I’m going to warn you now, Husband stole my camera, so half of the photos in this post are Terrible. I really mean that.
A friend of mine, and Son’s, is having a Halloween party on Saturday, and I volunteered to help out. The guests will mostly be 1st graders, with a few three/four year olds thrown in, so that means snacks and games, and drinks when it’s all over. I opted to make one of the games, and then tonight, I’ll be helping with food prep.
The game we settled on was a Toss Box, you know, a box with holes that you toss bean bags into. And although we wanted the game to be fun, we also had a budget — as close to free as possible. I got lucky. Somebody down the street from me got a new recliner, and placed the box on the curb. Son and I went for a walk, and snagged it. FREE!
We quickly cut one side of the box so we could lay it out flat.
I decided that I only needed three sides for the box to stand up, so I cut one panel away, and then taped the flaps together at the bottom.
Then I had to draw something for the kids to toss their bean bags into. I chose jack-o-lanterns, stacked on top of each other, and then I cheated. Well, maybe cheat is a bit harsh, I used the tools I had on hand.
Yep, a few months ago, Husband surprised me with a craigslisted overhead projector. I was so excited. I used it to project an image I found online, onto the box…
and then I traced it, leaving off the mouths; I figured the teeth would make it hard to score a point, and kids always want to win. So I drew the mouths on after, by hand, and cut them out.
I don’t know if it comes through, but I was hoping to give the pumpkins some personality. I feel sorry for the poor guy on the bottom.
When it came to painting the image, I wanted to keep it simple, and free. I already had some paint on hand, white from my college days, and orange from when we painted Son’s room the first time. I needed green, black, and purple for the background. Those set me back about 20 bucks, but I have lots left over that can used for years to come.
Yeah, can you believe we painted Son’s room that colour?! It made the hallway glow.
One of the complaints I’ve heard about cheap paints, is that they don’t cover well. I’m here to tell you that I have a secret. Water. Most acrylic craft paints are a bit think for even coverage, but if you add a bit of water, things can move smoothly. You really want your brush to feel like silk when painting; you shouldn’t feel the brush dragging.
After what seemed like hours of painting, I was finished.
I wanted the background more purple, but I added too much black when mixing, and after several coats, I gave up. You can also see, in this photo, that the sides come together in the back. I figured it would be more stable this way, and just marked, and trimmed, the top flaps to allow it. When I get the box to the party, I’ll tape it all together. It should be plenty tough, then.
After I got the box all finished, it was time to move on to the bags. Luckily, I had some left over Halloween fabric from when I made Son’s trick or treat bag last year. (This is where the bad photos begin!)
I cut a piece out, and then divided it into fifths, on the back side.
While the fabric was still in one big piece, and upside down, I ran it through the sewing machine, stitching 3 sides.

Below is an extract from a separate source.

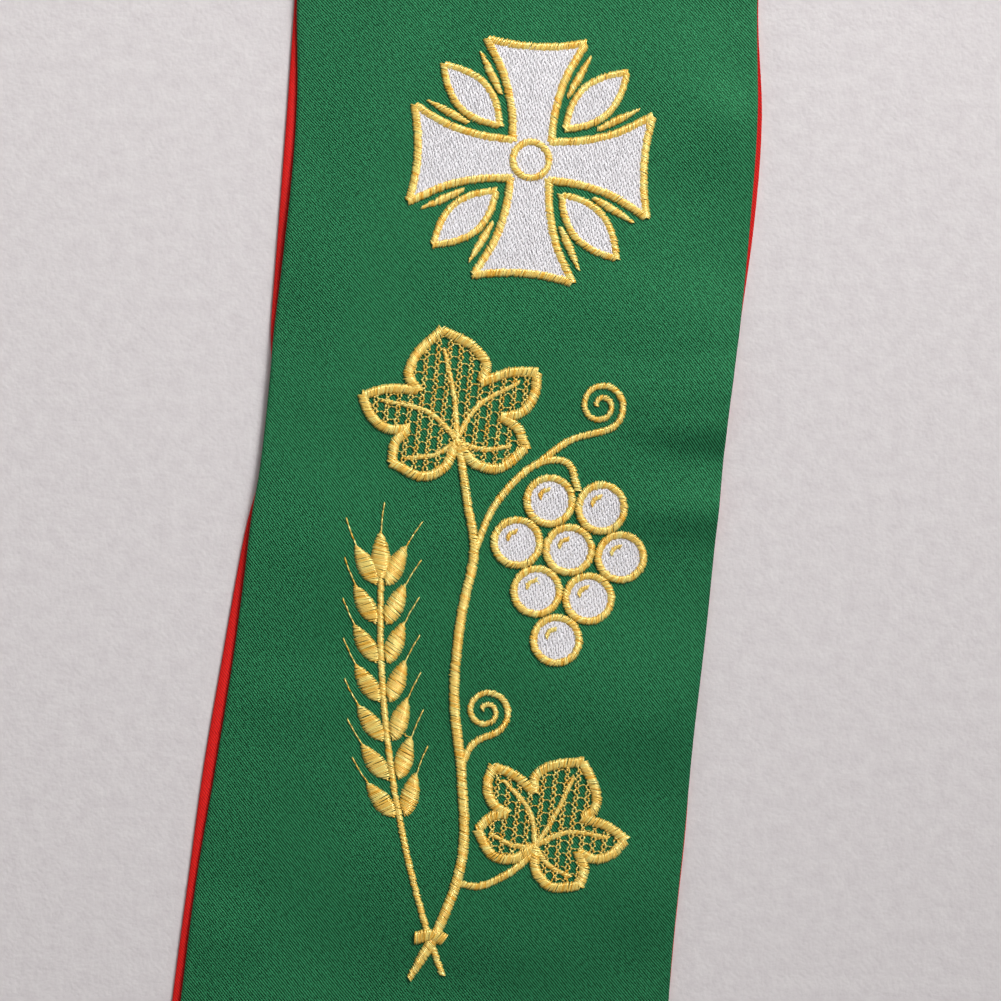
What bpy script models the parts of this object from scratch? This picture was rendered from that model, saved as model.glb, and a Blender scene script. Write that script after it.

Then, I began stitching on the left side of the division marks, from one side to the other, and then on the right side, stopping just short of going completely across. After, I used my scissors to cut along the division marks, leaving me with 5 inside out bags, with a small hole in one side.
I flipped the bags right side out, pushing them through the holes, and then went to the kitchen. Now I know that bean bags are normally made with beans, but I like beans, and I had something else on hand that I don’t particularly like — brown rice. I know it’s healthy for you, and I like the flavour, but everytime I cook it up, it’s oatmeally. I gave up, and went back to plain old white. Go ahead, call Dr. Oz. I grabbed a funnel, and poured 100 grams into each bag. To be honest, I settled on 100 grams by chance. I filled one bag with rice, and when I was happy with how it felt, I weighed it; I was just lucky that it turned out to be such a nice number.
Once the bags were filled, I still had to close up the holes. I came across a website, Fern and Freckle, a while back, that showed how to properly stitch an invisible seam, and this seemed the perfect opportunity to try it out. Her tutorial is easy to follow, and in no time, I felt like a pro.
When they were finished, the bags looked like this..
I handed it to Son to test out.
Sure, he’ll have an advantage over the others, but I won’t tell them, if you won’t!
In the end, the box was free, half of the paint was free, and everything I used to make the bags was free. Not bad for a game that’s sure to give hours of fun!